Tout nouveau programme de développement doit se fonder sur les accords afférents aux droits fondamentaux signés par les gouvernements. Ils comprennent la Convention pour l’élimination de toutes les formes de discrimination à l’égard des femmes, le Programme d’action de Beijing de 1995 et les résolutions de l’ONU, notamment l’accord récent conclu par la Commission de la condition de la femme sur l’élimination et la prévention de toutes les formes de violences à l’égard des femmes et des filles.

Il existe de nombreuses preuves que les pays dans lesquels les femmes jouissent d’une meilleure condition réalisent également de meilleures performances sociales et économiques.
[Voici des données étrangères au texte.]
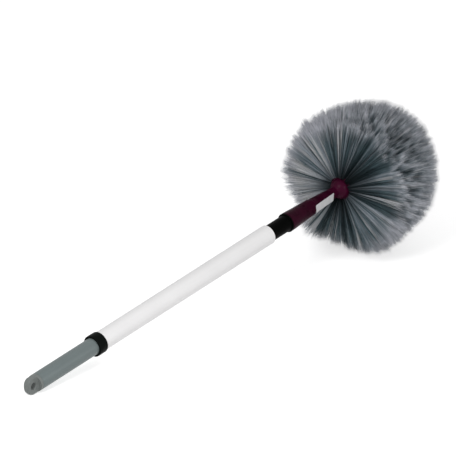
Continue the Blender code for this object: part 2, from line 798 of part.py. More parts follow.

L’expérience nous a également enseigné comment guider les pays vers ce qui marche, que ce soit les politiques régissant les marchés du travail équitables, l’élimination des lois et des politiques discriminatoires, les services sociaux et de protection sociale universels, ou les réformes sécuritaires et judiciaires qui mettent fin à l’impunité dans les cas de violence à l’égard des femmes et des filles. L’activisme mené par le mouvement des femmes partout dans le monde a été indispensable pour exiger et susciter des changements dans tous ces domaines.

Les débats qui façonneront le programme de développement pour l’après 2015 donnent l’occasion d’impulser des changements durables en faveur des droits et de l’égalité des femmes. Un objectif mondial fort pourrait pousser nos sociétés à rejeter la violence et la discrimination à l’encontre des femmes et des filles et exploiter le potentiel de la moitié de la population afin de créer un monde plus pacifique, plus juste et plus prospère, et une planète plus viable.